Even if it is decided to prosecute Zimmerman, many crucial steps for evidentiary gathering at the scene were not done. Police seem to have been satisfied with Zimmerman’s account of the events and left it at that. Martin was taken to the morgue as a John Doe. His body was tested for drugs, but Zimmerman was never given a forensic once-over.

The Federal Government has begun an inquiry to see if the shooting falls under the Federal Hate Crimes law. The Florida Attorney General’s office, and the local AG are also investigating in the wake of the shooting becoming a national story that has drawn condemnation from pundits and average citizens of all races.

Seething, festering hatred and racism continues in our country. It is maddeningly silent, yet deafening at the same time.

If people of color expose this hatred, we are labeled rabble rousers and trouble makers, or worse. A friend of mine once pointed out to me that there isn’t another race that has the relationship with America that black people do.  I am inclined to believe that’s true.

The assumption by others is that blacks, who make up a 13.6% minority of a population of 308.7 million, are the majority of the problem. The belief is that we are lazy, criminal and inferior.

Black males, no matter what they do, will be considered threatening, criminal and inferior to the majority. White people can  claim that racists are not representative of white people in America. Black people are just race-baiting if we claim that it is true.
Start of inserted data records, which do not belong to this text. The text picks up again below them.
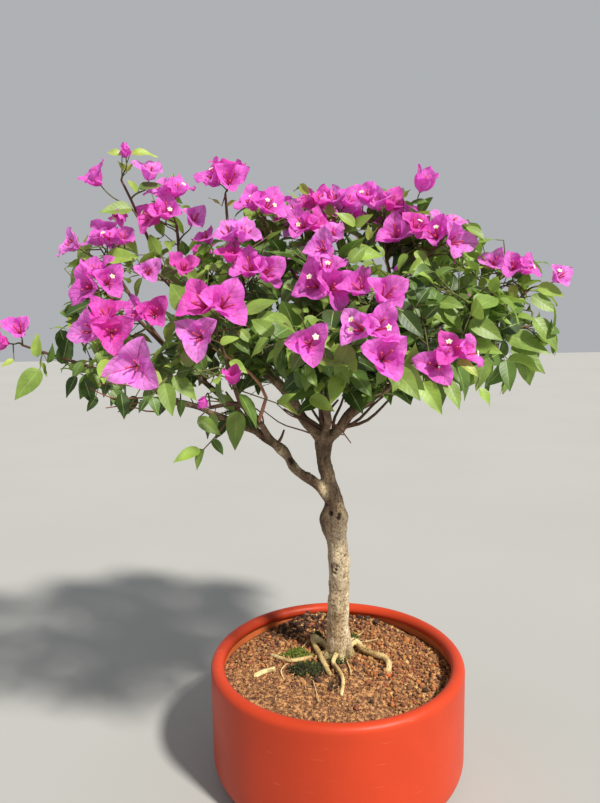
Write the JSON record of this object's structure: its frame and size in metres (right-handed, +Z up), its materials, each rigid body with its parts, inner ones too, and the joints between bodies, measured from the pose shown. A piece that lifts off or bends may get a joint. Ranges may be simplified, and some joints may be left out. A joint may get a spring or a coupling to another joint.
{
  "type": "potted bougainvillea bush",
  "caption": "Small bougainvillea trained to a single gnarled trunk, with a wide leafy crown of cupped pink blossoms, in a low round terracotta-coloured pot.",
  "frame": {"origin": "centre of the pot's flat underside", "axes": "+Z up along the pot's axis, +X to the right and -Y to the front as the picture shows the plant"},
  "size_m": [0.5628, 0.4196, 0.6219],
  "materials": {
    "pot": "satin terracotta-red, faintly scratched round",
    "soil": "gritty red-brown soil with pebbles",
    "bark": "grey-brown bark with knots and pores",
    "root": "pale smooth surface root",
    "leaves": "soft green leaves",
    "blossom": "papery magenta-pink bracts"
  },
  "bodies": {
    "root": {"pot": "pot", "soil": "soil", "trunk": "bark", "root_left_arch": "root", "root_front": "root", "root_right": "root", "root_left_low": "root", "left_limb": "bark", "left_low_bough": "bark", "left_front_bough": "bark", "left_back_bough": "bark", "upper_left_bough": "bark", "upper_left_outer_bough": "bark", "centre_bough": "bark", "front_bough": "bark", "right_bough": "bark", "upper_right_bough": "bark", "right_outer_bough": "bark", "front_right_bough": "bark", "back_bough": "bark", "back_left_bough": "bark", "back_right_bough": "bark", "long_left_shoot": "leaves", "left_low_blossom": "blossom", "big_front_left": "leaves", "left_lower_leaves": "leaves", "front_left_blossom": "leaves", "front_left_leaves": "leaves", "hanging_sprig": "leaves", "far_left_blossom": "blossom", "left_blossom": "leaves", "tall_left_shoot": "blossom", "upper_left_blossom": "blossom", "centre_left_blossom": "leaves", "upper_front_blossom": "blossom", "top_stalk": "blossom", "top_left_blossom": "blossom", "top_centre_blossom": "blossom", "front_top_blossom": "leaves", "front_blossom": "leaves", "front_low_leaves": "leaves", "top_right_blossom": "blossom", "top_right_shoot": "leaves", "upper_right_blossom": "blossom", "right_front_blossom": "leaves", "front_right_blossom": "blossom", "low_right_blossom": "leaves", "right_lower_leaves": "leaves", "right_leaves": "leaves", "right_outer_leaves": "leaves", "right_top_blossom": "leaves", "right_tip_shoot": "leaves", "back_top_blossom": "blossom", "back_low_leaves": "leaves", "back_left_blossom": "blossom", "back_left_low_leaves": "leaves", "back_right_blossom": "blossom", "back_right_low_leaves": "leaves"}
  },
  "joints": []
}
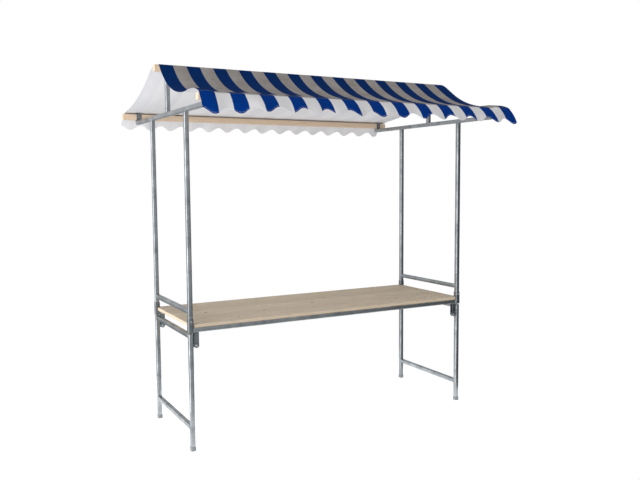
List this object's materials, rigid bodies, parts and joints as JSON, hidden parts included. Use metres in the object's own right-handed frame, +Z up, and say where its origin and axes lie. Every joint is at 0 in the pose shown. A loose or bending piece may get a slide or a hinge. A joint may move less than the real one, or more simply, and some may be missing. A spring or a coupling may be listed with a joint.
{
  "type": "market stall",
  "caption": "Open market stall: a steel tube frame with folding legs, a plank table, and a striped canvas canopy on three wooden laths.",
  "frame": {"origin": "on the ground, under the middle of the stall", "axes": "+X along the counter, +Y to the seller's side, +Z up"},
  "size_m": [2.537, 1.886, 2.6295],
  "materials": {
    "galvanised_tube": "hot-dip galvanised, satin, lightly mottled",
    "galvanised_fitting": "hot-dip galvanised, a little duller at the welds",
    "zinc_bolt": "bright zinc plated",
    "table_pine": "planed pale softwood, bare",
    "lath_pine": "planed softwood, bare, warmer than the table",
    "striped_canvas": "woven canvas in blue and off-white stripes, matt",
    "foot_plastic": "moulded dark plastic"
  },
  "bodies": {
    "stall": {"front_table_rail": "galvanised_tube", "rear_table_rail": "galvanised_tube", "table_cross_bars": "galvanised_tube", "front_left_post": "galvanised_tube", "front_right_post": "galvanised_tube", "rear_left_post": "galvanised_tube", "rear_right_post": "galvanised_tube", "left_end_rail": "galvanised_tube", "right_end_rail": "galvanised_tube", "left_roof_beam": "galvanised_tube", "right_roof_beam": "galvanised_tube", "left_king_post": "galvanised_tube", "right_king_post": "galvanised_tube", "front_left_socket": "galvanised_fitting", "front_right_socket": "galvanised_fitting", "rear_left_socket": "galvanised_fitting", "rear_right_socket": "galvanised_fitting", "left_hinge_brackets": "galvanised_fitting", "right_hinge_brackets": "galvanised_fitting", "left_lath_brackets": "galvanised_fitting", "right_lath_brackets": "galvanised_fitting", "left_pivot_bolts": "zinc_bolt", "right_pivot_bolts": "zinc_bolt", "table_board_1": "table_pine", "table_board_2": "table_pine", "table_board_3": "table_pine", "table_board_4": "table_pine", "table_board_5": "table_pine", "front_eave_lath": "lath_pine", "rear_eave_lath": "lath_pine", "ridge_lath": "lath_pine", "front_canopy": "striped_canvas", "rear_canopy": "striped_canvas", "front_valance": "striped_canvas", "rear_valance": "striped_canvas"},
    "left_leg_frame": {"front_left_leg": "galvanised_tube", "rear_left_leg": "galvanised_tube", "left_leg_top_bar": "galvanised_tube", "left_leg_low_bar": "galvanised_tube", "left_foot_caps": "foot_plastic"},
    "right_leg_frame": {"front_right_leg": "galvanised_tube", "rear_right_leg": "galvanised_tube", "right_leg_top_bar": "galvanised_tube", "right_leg_low_bar": "galvanised_tube", "right_foot_caps": "foot_plastic"}
  },
  "joints": [
    {"name": "left_leg_fold", "type": "hinge", "parent": "stall", "child": "left_leg_frame", "pos_m": [-1.098, 0, 0.724], "axis": [0, -1, 0], "range_deg": [0, 90]},
    {"name": "right_leg_fold", "type": "hinge", "parent": "stall", "child": "right_leg_frame", "pos_m": [1.098, 0, 0.724], "axis": [0, 1, 0], "range_deg": [0, 90]}
  ]
}
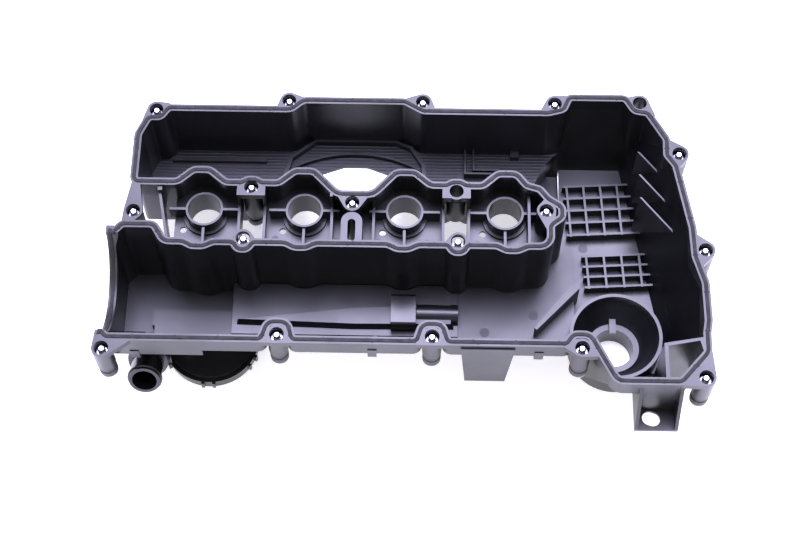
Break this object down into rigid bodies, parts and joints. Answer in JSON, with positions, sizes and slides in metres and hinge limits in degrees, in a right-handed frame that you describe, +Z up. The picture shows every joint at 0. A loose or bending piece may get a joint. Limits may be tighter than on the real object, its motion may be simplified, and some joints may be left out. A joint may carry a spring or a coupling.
{
  "type": "cylinder head cover",
  "caption": "Moulded black engine top cover lying rim up, with round plug collars in a sunken well, ribbed chambers, captive sleeved bolts, a rim gasket and a breather valve.",
  "frame": {"origin": "centre of the footprint, on the surface the cover lies on with its sealing rim up", "axes": "+X along the row of plug collars towards the timing-chain end, +Y towards the long wall with the motor opening, +Z up out of the sealing rim"},
  "size_m": [0.5432, 0.3079, 0.1208],
  "materials": {
    "moulded_nylon": "satin glass-filled nylon",
    "clip_plastic": "smooth semi-gloss nylon",
    "gasket_rubber": "matt moulded rubber",
    "grommet_rubber": "matt moulded rubber",
    "bolt_steel": "zinc-plated steel",
    "sleeve_steel": "drawn steel"
  },
  "bodies": {
    "cover": {"cover_shell": "moulded_nylon", "rim_gasket": "gasket_rubber", "separator_plate": "moulded_nylon", "separator_clip": "clip_plastic", "separator_baffles": "moulded_nylon", "flange_bolts": "bolt_steel", "flange_bolt_sleeves": "sleeve_steel", "flange_bolt_grommets": "grommet_rubber", "flange_bolt_washers": "sleeve_steel", "well_bolts": "bolt_steel", "stud_bolt": "bolt_steel", "well_bolt_sleeves": "sleeve_steel", "well_bolt_grommets": "grommet_rubber", "well_bolt_washers": "sleeve_steel", "breather_lid": "clip_plastic", "diaphragm": "grommet_rubber", "valve_spring": "bolt_steel", "breather_spigot": "clip_plastic", "post_buffers": "grommet_rubber"},
    "valve": {"valve_plate": "clip_plastic", "plate_washer": "sleeve_steel"}
  },
  "joints": [
    {"name": "valve_lift", "type": "slide", "parent": "cover", "child": "valve", "axis": [0, 0, 1], "range_m": [0, 0.003], "stiffness_N_per_m": 150, "deforming": ["valve_spring", "diaphragm"]}
  ]
}
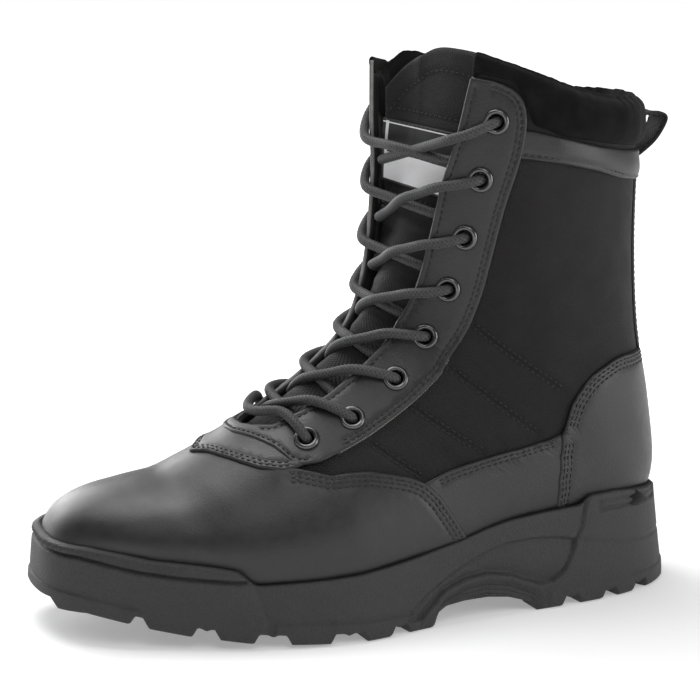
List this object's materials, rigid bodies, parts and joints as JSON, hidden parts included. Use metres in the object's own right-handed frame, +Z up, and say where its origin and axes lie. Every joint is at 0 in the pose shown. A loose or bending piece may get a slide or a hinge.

In February 2011 Public Policy Polling broke the news that 51% of likely GOP Primary voters were birthers, people who believe that President Barack Obama is a foreigner.  After much media attention, and the edges of public shaming of birther-stokers like Michelle Bachmann and Donald Trump, the lie was finally exposed, right?   The same organization polled likely voters in the South before major primaries and found:

  • In Tennessee only 33% of GOP primary voters think Barack Obama was born in the United States, while 45% do not.
  • In Georgia 40% of Republican primary voters think Obama was born in the United States, while 38% do not.
  • In Ohio 42% of Republican primary voters think Obama was born in the United States, while 37% do not.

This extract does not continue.